71. Signature of Cheques, Notes, etc.

All cheques, drafts or orders for the payment of money and all notes, acceptances and bills of exchange shall be signed by such officer or officers or other person or persons, whether or not officers of the Corporation, and in such manner as the directors, or such officer or officers as may be delegated authority by the directors to determine such matters, may from time to time designate.

FINANCIAL YEAR

72. The financial year of the Corporation shall end on such day in each year as the board of directors may from time to time by resolution determine.

 

- 25 -


BORROWING

73. Authority of Directors

The directors may and they are hereby authorized from time to time to, without authorization of the shareholders,

 

  (a) borrow money upon the credit of the Corporation;

 

  (b) limit or increase the amount to be borrowed;

 

  (c) issue, reissue, sell or pledge bonds, debentures, notes or other debt obligations of the Corporation for such sums and at such prices as may be deemed expedient;

 

  (d) give a guarantee on behalf of the Corporation to secure payment or performance of an obligation of any person; and

 

  (e) mortgage, hypothecate, charge, pledge or otherwise create a security interest in all or any currently owned or subsequently acquired real and personal, movable and immovable, property of the Corporation and the undertaking and rights of the Corporation, to secure any such bonds, debentures, notes or other debt obligations, or to secure any present or future borrowing, liability or obligation of the Corporation, including any guarantee given pursuant to subparagraph 74(d) above.
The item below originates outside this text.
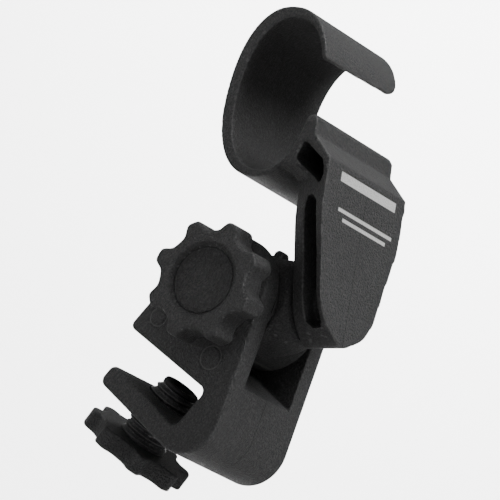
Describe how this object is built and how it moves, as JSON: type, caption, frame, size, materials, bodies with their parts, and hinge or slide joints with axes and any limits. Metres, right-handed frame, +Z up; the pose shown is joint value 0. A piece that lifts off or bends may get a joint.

74. Delegation by Directors

To the extent permitted by the Act, the directors may from time to time by resolution delegate to any one or more directors or officers, or to any committee of directors, of the Corporation all or any of the powers conferred on the directors by paragraph 73 above to the full extent thereof or such lesser extent as the directors may in any such resolution provide.

75. Other Borrowing Powers

The powers hereby conferred shall be deemed to be in supplement of and not in substitution for any other powers to borrow money for the purposes of the Corporation or to do any other acts or things referred to in paragraph 75 above possessed by its directors or officers pursuant to the articles of the Corporation, any other by-law of the Corporation or applicable law.